Here in Minnesota if you live near enough to a Minnesota State school, in state tuition is only about $8k a year. And they are pretty open enrollment. So if you don’t need to pay for room and board, you could get a four year degree for $35k (its a little more than $8k and you’ll need books). Which is pretty cheap to me, but may not be when your household income is $52k a year - too high for Pell Grant. And your degree is from a Minnesota State school. My degree is from a Minnesota State school, it isn’t exactly a huge selling point on my resume. Its a college degree, it isn’t a respected one. By the way, this is interesting (from looking at the Minnesota chart, its averaging - the University of Minnesota system is much more expensive than the Minnesota State system) Trends in Higher Education – College Board Research
Beckdawrek’s point was that if you have good test scores and good grades, college is free or cheap. There is no evidence to support that this is true. There is evidence that if you have good test scores and good grades, for a few students college is cheap or free. Within the context of this conversation, free college has a broader meaning than “a few students who are both talented and lucky will get free college” - the current status.
The idea is to start with high school to better prepare kids for college. Meanwhile, phase in free CC, then state universities, then a high percentage of state-paid grants to private universities. It does nobody any good for students to start college for free and fail out because of piss-poor previous education.
About 2000 students will join Harvard’s Freshman class. There are far more than 2000 students with good marks and high scores in the U.S. alone - and as one of the premier Universities in the world, Harvard admits about 20% of its student body as international. A number of other spots are legacies, people with important connections, and Jared Kutchner (apparently his marks and test scores weren’t great shakes, his father’s contribution to Harvard however was). There are about 36,000 high schools in the U.S. alone, and about 15,000 national merit scholarship finalists (people with really high SAT scores).
Good marks and high scores are neither necessary nor sufficient.

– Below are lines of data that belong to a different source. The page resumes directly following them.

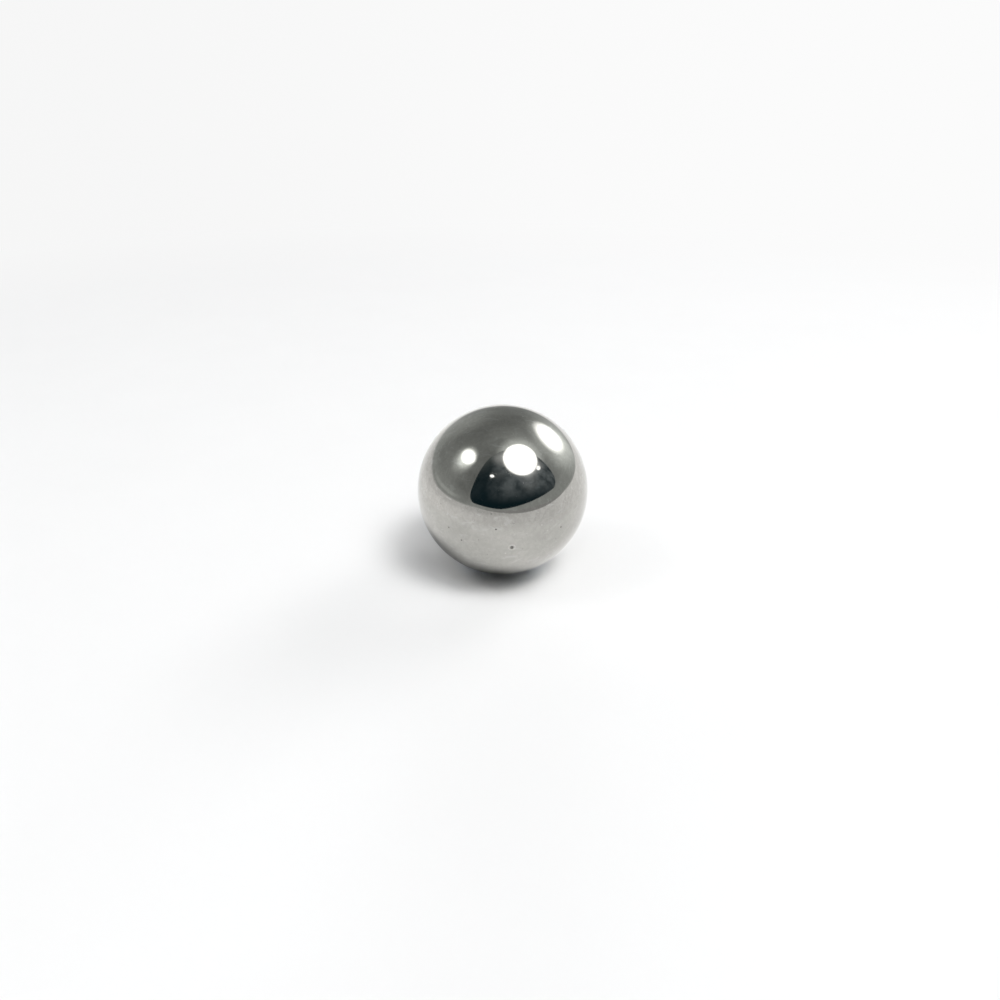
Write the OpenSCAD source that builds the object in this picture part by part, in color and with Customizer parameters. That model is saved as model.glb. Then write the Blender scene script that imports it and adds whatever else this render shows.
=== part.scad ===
// Polished steel ball, ground and lapped from one piece of solid steel.
// One dent and a few small pits mark the mirror finish.
// Millimetres, +Z up. The origin is at the centre of the ball, and -Y is the front.

/* [Ball] */
// Diameter of the ball
ball_d = 20; // [10:0.5:60]

/* [Dent] */
// Width across the mouth of the dent
dent_w = 0.42; // [0.2:0.02:1]
// Depth of the dent below the polished surface
dent_depth = 0.07; // [0.03:0.01:0.1]
// Longitude of the dent, measured round +Z from +X
dent_lon = -84; // [-180:1:180]
// Latitude of the dent, up from the ball's equator
dent_lat = -12; // [-80:1:80]

/* [Pits] */
// Width across the mouth of each pit
pit_w = 0.2; // [0.1:0.02:0.4]
// Depth of each pit below the polished surface
pit_depth = 0.035; // [0.02:0.005:0.05]

/* [Hidden] */

// Longitude and latitude of each pit in degrees, measured as the dent's are
PITS = [[-50, -4], [-94, 2], [-117, -10], [-126, -3]];

// Sides of the ball and of a hollow where they are drawn as a mesh
BALL_SIDES = 180;
HOLLOW_SIDES = 48;

ball_r = ball_d / 2;

// How far a flat plane through a mouth of this width lies below the ball's surface
function mouth_drop(width) = ball_r - sqrt(pow(ball_r, 2) - pow(width / 2, 2));

// Radius of the sphere that leaves a hollow of this width, sunk this far below its mouth
function cutter_r(width, sink) = (pow(width / 2, 2) + pow(sink, 2)) / (2 * sink);

// Cuts one round-bottomed hollow, with its lowest point at depth below the ball's surface
module hollow(width, depth, lon, lat) {
    radius = cutter_r(width, depth - mouth_drop(width));
    rotate([0, -lat, lon])
        translate([ball_r - depth + radius, 0, 0])
            sphere(r = radius, $fn = HOLLOW_SIDES);
}

module ball() {
    color("silver")
        difference() {
            sphere(d = ball_d, $fn = BALL_SIDES);
            hollow(dent_w, dent_depth, dent_lon, dent_lat);
            for (place = PITS)
                hollow(pit_w, pit_depth, place[0], place[1]);
        }
}

ball();
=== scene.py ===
"""A polished steel ball on a white paper sheet, in a plain grey room with three soft lamps and two sparks.

Lengths are metres and angles degrees. +Z is up, the origin is the centre of the ball, and -Y is the front.
"""
import math
import random
from collections import namedtuple

import bmesh
import bpy
from mathutils import Matrix, Quaternion, Vector
from mathutils.kdtree import KDTree


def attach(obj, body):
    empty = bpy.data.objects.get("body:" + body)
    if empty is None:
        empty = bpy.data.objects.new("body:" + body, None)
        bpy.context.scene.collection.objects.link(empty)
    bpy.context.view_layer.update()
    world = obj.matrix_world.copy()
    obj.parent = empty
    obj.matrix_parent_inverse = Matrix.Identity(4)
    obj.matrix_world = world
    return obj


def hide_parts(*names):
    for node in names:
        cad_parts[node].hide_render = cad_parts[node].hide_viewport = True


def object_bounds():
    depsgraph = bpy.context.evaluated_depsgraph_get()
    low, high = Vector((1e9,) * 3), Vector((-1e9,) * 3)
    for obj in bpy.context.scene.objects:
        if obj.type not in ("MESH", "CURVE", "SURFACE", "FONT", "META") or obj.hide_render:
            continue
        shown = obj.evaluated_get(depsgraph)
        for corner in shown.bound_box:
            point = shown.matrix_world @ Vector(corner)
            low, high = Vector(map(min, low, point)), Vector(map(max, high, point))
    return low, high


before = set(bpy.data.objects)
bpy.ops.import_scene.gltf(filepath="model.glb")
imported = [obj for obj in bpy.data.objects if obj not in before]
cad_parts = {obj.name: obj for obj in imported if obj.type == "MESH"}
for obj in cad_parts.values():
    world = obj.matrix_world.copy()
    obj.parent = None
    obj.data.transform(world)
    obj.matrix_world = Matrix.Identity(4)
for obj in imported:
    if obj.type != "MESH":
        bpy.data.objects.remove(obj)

LOW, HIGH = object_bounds()
MM = 0.001
# Noise keeps mostly between these levels
NOISE_SPREAD = (0.3, 0.7)

# ---------------------------------------------------------------- the ball's shape
BALL_R = (HIGH.z - LOW.z) / 2
BALL_SUBDIVISIONS = 7
FINER_PASSES = 3
# An edge near a mark is cut in two while it is longer than this share of the mark's mouth
FINEST_EDGE = 0.07
# A mark's reach, in radii of its mouth
MARK_REACH = 2.4
# A vertex that lies nearer than this to the true ball is on it
ON_THE_BALL = 1e-8

# A hollow or a spot on the ball. Its radius is that of its mouth and its lip is a height. Its stain is
# above 0 for dark dirt and below 0 for a pale spot.
Mark = namedtuple("Mark", "place radius depth lip stain")

# Longitude, latitude, width across the mouth and depth of each hollow
DENT = (-84, -12, 0.42 * MM, 0.07 * MM)
PIT_PLACES = [(-50, -4), (-94, 2), (-117, -10), (-126, -3)]
PIT_SIZE = (0.20 * MM, 0.035 * MM)
SPECK_PLACES = [(-83, 6), (-97, 12), (-133, 11), (-105, -7), (-100, -19), (-77, -14), (-53, -12)]
SPECK_SIZE = (0.11 * MM, 0.016 * MM)
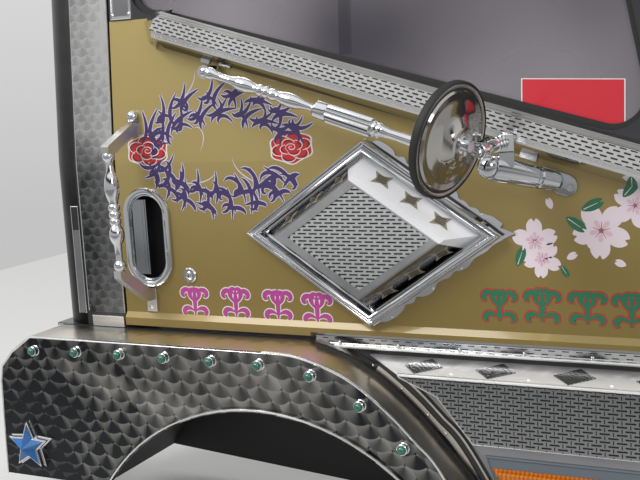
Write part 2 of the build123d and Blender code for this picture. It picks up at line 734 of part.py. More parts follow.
# Mirror head, which turns on the tube
normal = Vector(*mirror_normal).normalized()
lying = Plane(origin=mirror_at, x_dir=Vector(0, 0, 1).cross(normal), z_dir=normal) * Rot(0, -90, 0)
glass_radius = mirror_radius - rim_wide
step_out = mirror_radius * 0.85
step_in = mirror_radius * 0.75
dish = turned([(0, glass_radius, 0), (4, glass_radius, 0), (5, step_out, 0), (9, step_out, 0),
               (9, step_in, 0), (mirror_deep - 9, mirror_radius * 0.42, 0),
               (mirror_deep, mirror_radius * 0.3, 0), (mirror_deep + 5, mirror_radius * 0.26, 0),
               (mirror_deep + 5, 0.5, 0)])
save("mirror_back", lying * dish)
rim_face = turned([(-7, mirror_radius - 2, 0), (-4, mirror_radius, 0), (6, mirror_radius, 0),
                   (10, mirror_radius - 3, 0), (10, glass_radius, 0)])
rim_hole = turned([(-8, glass_radius - 3, 0), (-4, glass_radius - 3, 0), (-4, glass_radius, 0),
                   (11, glass_radius, 0)])
save("mirror_rim", lying * (rim_face - rim_hole))
save("mirror_glass", lying * turned([(-4, glass_radius, 0), (0, glass_radius, 0)]))

clamp_at = Vector(*tube_end) - tube_line * clamp_back
boss_at = Vector(*mirror_at) + normal * (mirror_deep + 5)
clamp = rod(tuple(clamp_at - tube_line * clamp_long / 2), tuple(clamp_at + tube_line * clamp_long / 2),
            tube_radius + clamp_wall)
clamp += rod(tuple(boss_at), tuple(boss_at + normal * 5), boss_radius)
clamp += rod(tuple(boss_at), tuple(boss_at + normal * clamp_back), tube_radius)
sideways = tube_line.cross(normal).normalized()
for side in (-1, 1):
    start = boss_at + normal * 11 + sideways * side * 6
    clamp += rod(tuple(start), tuple(clamp_at + sideways * side * tube_radius), prong_radius)
clamp -= rod(tuple(clamp_at - tube_line * tube_bore_deep), past_end, tube_radius + pin_clear)
save("mirror_clamp", clamp)

# Hinges on the door's front edge
post_side = Part()
door_side = Part()
knuckle_high = hinge_high / 3
for z in hinge_heights:
    pin = rod((hinge_x, hinge_y, z - hinge_high / 2), (hinge_x, hinge_y, z + hinge_high / 2), pin_radius)
    for level in (-1, 0, 1):
        low = z + (level - 0.5) * knuckle_high + 0.3
        high = z + (level + 0.5) * knuckle_high - 0.3
        ring = rod((hinge_x, hinge_y, low), (hinge_x, hinge_y, high), barrel_radius)
        side = -1 if level == 0 else 1
        leaf_end = hinge_x + side * leaf_long
        leaf = slab([(hinge_x, low), (leaf_end, low), (leaf_end, high), (hinge_x, high)],
                    -leaf_thick, 0 if side < 0 else skin)
        if side < 0:
            bore = rod((hinge_x, hinge_y, low - 1), (hinge_x, hinge_y, high + 1), pin_radius + pin_clear)
            door_side += (ring + leaf) - bore
        else:
            post_side += ring + leaf
    post_side += pin
save("hinge_post", post_side)
save("hinge_door", door_side)

# Striker on the rear post
striker_foot = door_rear - rear_gap
plate_in = striker_foot + plate_thick
striker = slab([(striker_foot, striker_z - plate_half), (plate_in, striker_z - plate_half),
                (plate_in, striker_z + plate_half), (striker_foot, striker_z + plate_half)],
               striker_y - plate_reach, striker_y + plate_reach)
reach_x = door_rear + striker_long - 8
for side in (-1, 1):
    z = striker_z + side * striker_wide / 2
    striker += rod((striker_foot, striker_y, z), (reach_x, striker_y, z), striker_radius)
cross_x = reach_x - striker_radius
cross_half = striker_wide / 2
striker += rod((cross_x, striker_y, striker_z - cross_half), (cross_x, striker_y, striker_z + cross_half),
               striker_radius)
save("door_striker", striker)

# Inner side of the door
card_in = door_thick + card_thick
card_low = door_bottom + card_inset
card_rear = door_rear + card_inset
card_front = door_front - card_inset
save("inner_trim", slab([(card_rear, card_low), (card_front, card_low), (card_front, card_top),
                         (card_rear, card_top)], door_thick, card_in))
save("armrest", slab(armrest_box, card_in, card_in + armrest_deep))
pull_in = card_in + pull_plate_thick
pull = slab(pull_plate, card_in, pull_in) + slab(pull_lever, pull_in, pull_in + pull_lever_thick)
save("inner_handle", pull)
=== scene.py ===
import bmesh
import bpy
import json
from math import atan2, ceil, copysign, cos, degrees, hypot, pi, radians, sin, tan
from mathutils import Matrix, Vector

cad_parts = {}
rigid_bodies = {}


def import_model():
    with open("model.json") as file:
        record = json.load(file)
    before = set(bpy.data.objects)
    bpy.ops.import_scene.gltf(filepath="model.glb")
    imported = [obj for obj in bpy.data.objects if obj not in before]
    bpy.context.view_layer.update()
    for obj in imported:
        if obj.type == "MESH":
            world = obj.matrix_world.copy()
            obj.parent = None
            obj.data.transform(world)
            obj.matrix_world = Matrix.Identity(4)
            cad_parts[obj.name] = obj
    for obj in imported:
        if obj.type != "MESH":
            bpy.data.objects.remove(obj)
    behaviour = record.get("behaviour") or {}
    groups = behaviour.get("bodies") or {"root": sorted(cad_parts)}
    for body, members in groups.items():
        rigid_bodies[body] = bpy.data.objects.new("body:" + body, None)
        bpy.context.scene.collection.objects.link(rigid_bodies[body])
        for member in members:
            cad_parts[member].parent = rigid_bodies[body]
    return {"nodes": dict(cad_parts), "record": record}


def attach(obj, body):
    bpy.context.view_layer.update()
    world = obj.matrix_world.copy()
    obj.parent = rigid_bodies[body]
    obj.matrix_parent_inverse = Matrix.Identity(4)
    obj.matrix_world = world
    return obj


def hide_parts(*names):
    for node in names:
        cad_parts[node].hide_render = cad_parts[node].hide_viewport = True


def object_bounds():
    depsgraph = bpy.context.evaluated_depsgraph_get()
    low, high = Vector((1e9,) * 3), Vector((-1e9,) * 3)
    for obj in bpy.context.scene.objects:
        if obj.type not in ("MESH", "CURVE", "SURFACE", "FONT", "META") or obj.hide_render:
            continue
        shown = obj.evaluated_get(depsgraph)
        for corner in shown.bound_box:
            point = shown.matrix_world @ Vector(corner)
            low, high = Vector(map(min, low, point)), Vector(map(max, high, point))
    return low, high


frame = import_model()
cad_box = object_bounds()
scene = bpy.context.scene
scene.view_settings.view_transform = "Standard"

# Sizes are written from the door's outer skin, in millimetres, and moved to the mount's frame.
MOUNT = Vector((112.5, 110.0, -221.0))
TO_FRAME = Matrix.Scale(0.001, 4) @ Matrix.Translation(-MOUNT)
ALONG, OUT, UP = Vector((1, 0, 0)), Vector((0, -1, 0)), Vector((0, 0, 1))
# From this height on, the cab's side leans inboard.
LEAN_START = 150.0
LEAN = radians(4.0)
LEAN_OUT, LEAN_UP = Vector((0, -cos(LEAN), sin(LEAN))), Vector((0, sin(LEAN), cos(LEAN)))

# Camera, as the photograph was taken
camera_turn, camera_dip, camera_roll = radians(26.1), radians(8.6), radians(-3.2)
forward = Vector((-sin(camera_turn) * cos(camera_dip), cos(camera_turn) * cos(camera_dip), -sin(camera_dip)))
level = Vector((cos(camera_turn), sin(camera_turn), 0))
upright = level.cross(forward)
right = cos(camera_roll) * level + sin(camera_roll) * upright
top = -sin(camera_roll) * level + cos(camera_roll) * upright
lens = bpy.data.cameras.new("camera")
lens.sensor_width = 36
lens.lens = 60.0
camera = bpy.data.objects.new("camera", lens)
camera_at = TO_FRAME @ Vector((870.0, -1775.9, 299.1))
camera.matrix_world = Matrix.Translation(camera_at) @ Matrix((right, top, -forward)).transposed().to_4x4()
scene.collection.objects.link(camera)
scene.camera = camera


# Node trees
class Value:
    """An output of a node. A number among them can be worked with as a plain number is."""

    def __init__(self, socket):
        self.socket, self.tree = socket, socket.id_data

    def step(self, operation, *others):
        """One step of arithmetic on this and up to two more values."""
        return value_of(self.tree, "ShaderNodeMath", dict(enumerate((self, *others))), operation=operation)

    def __add__(self, other):
        return self.step("ADD", other)

    def __sub__(self, other):
        return self.step("SUBTRACT", other)

    def __mul__(self, other):
        return self.step("MULTIPLY", other)

    def __truediv__(self, other):
        return self.step("DIVIDE", other)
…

I am not talking about Harvard. But, The lil’wrekker got 3 offers for full rides and 3 partial scholarship offers. We compared and visited and got it down to 2 schools, we decided on the school closer to home. She wasn’t the Top student in her highschool, she was in the upper third. She tests really well. Her ACT scores were very high, so that put her on some lists. She’s has no sports skills. She is minoring in theatre and music, so theres is actually money for a good resume. She is working on that. She would like be a full theatre/music major. But for now it’s English/lit. That’s the only cite I can provide. You will have to take my word on it or not.
I have taken courses at a local community college. I will say you’re correct, those are much cheaper. The problem is the degrees that you need to be competitive in this modern world - engineering, computer science, even accounting - aren’t typically offered by a community college. The ‘big time’ degrees are usually offered only at 4 year universities. The other issue is that employers for these type of jobs would rather hire someone from India with a Master’s degree instead of your 2 or 4-year degree from a Community college.
I am sorry your parents were assholes. I had the same ones. They refused to give the financial information needed to even fill out the form, as if somehow ‘the government’ was gonna screw them if it knew. This is one of the reasons I am somewhat in favor of socialism, I think our social structure where each of our individual successes is about 80% due to the actions of our parents is deeply flawed.
I joined the military, that was a way around that rule, btw.